The most damaging thing to ill thought ideas is often fact, because you can make anything sound plausible in conversation so instead let us apply some actual facts.
If Jan’s Idea (which she said would be linked to CPI) actually went ahead then where would we be now? Below is a chart of the CPI over the last number of years (this part is all thanks to Seamus Coffey who does a better job of it over on his Economic Incentives blog).
What you see is that CPI is about 20% higher, while rents are up just over 8%, had we adopted this policy in the past rents could (using this logic) be 20% higher than they are now.
Seamus says it best “There may be calls for rent controls now when rents are rising faster than the CPI but would a counter-factual with rent controls in place have seen rents fall by 25 percent in two years when the overall CPI fell by less than 8 percent over the same period?

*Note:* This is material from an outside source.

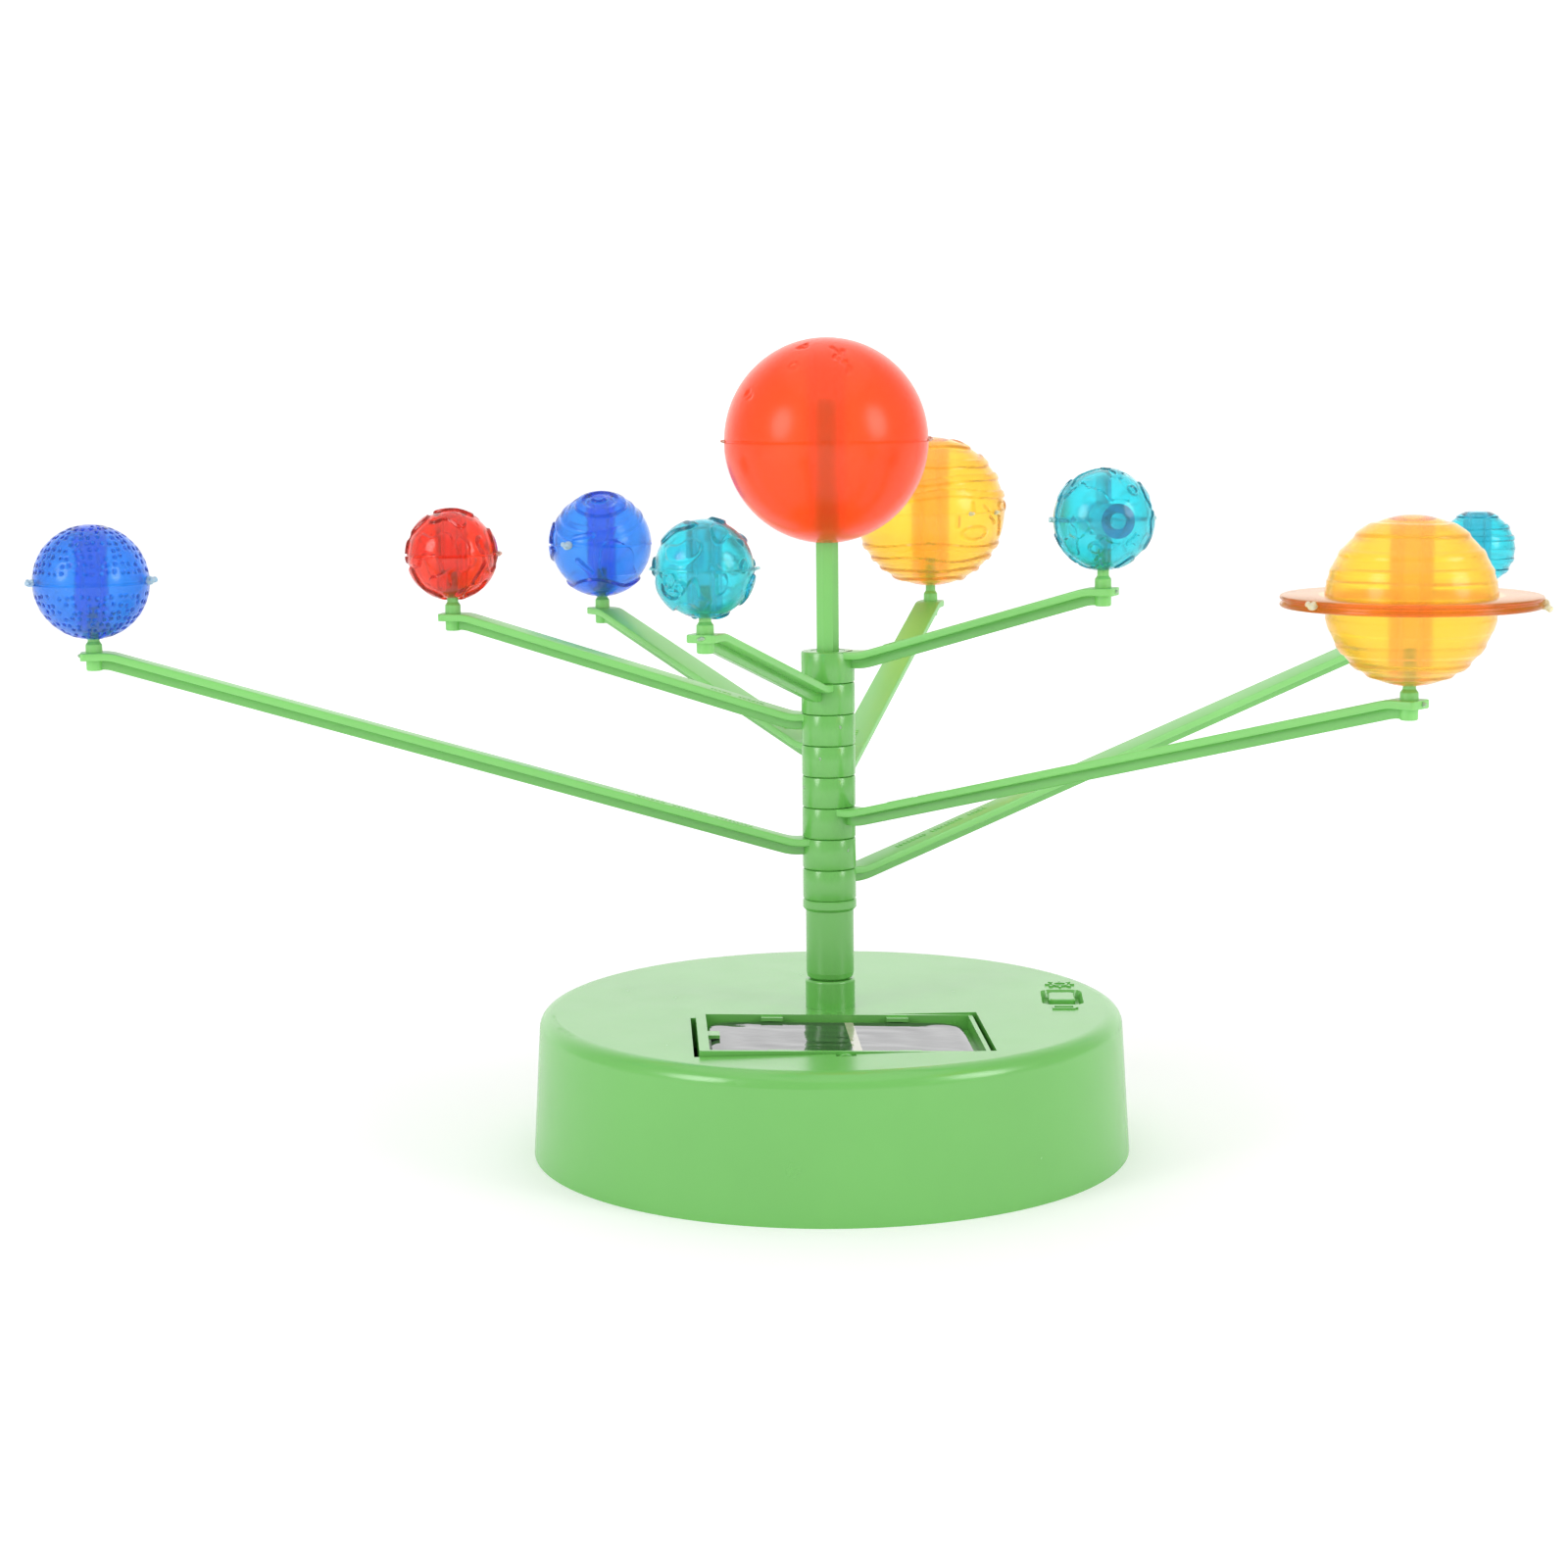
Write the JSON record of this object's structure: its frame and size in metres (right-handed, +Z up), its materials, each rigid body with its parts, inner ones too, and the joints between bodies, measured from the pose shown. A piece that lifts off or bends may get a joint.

Will rent controls be effective only on the way up and not on the way down?“
The second and even less comfortable fact is that when it comes to big bad landlords jacking up the rent the ones we think of first are not the most culpable. Private rents are up about 8% but look at public rents in comparison, the actual greedy landlord is the state.
When comparing private rents versus those of local authorities we see that the private sector is back at 2003 rates having gone through a downward spell after the property crash, but local authority rents have gone up come rain, hail or shine, by almost 80% over the same period!
If we are going to start with rent controls perhaps it should be with the sector where it is most evident that prices are being unfairly manipulated (state housing) and which house the nations most financially vulnerable (those in state housing).
It’s all glass houses and stones some days.
Unfortunately, even the ‘works in Scandinavian country’ does not even hold true. Sweden has a housing crisis, with people in the capital, Stockholm, now waiting 10 or 20 years for a rental apartment.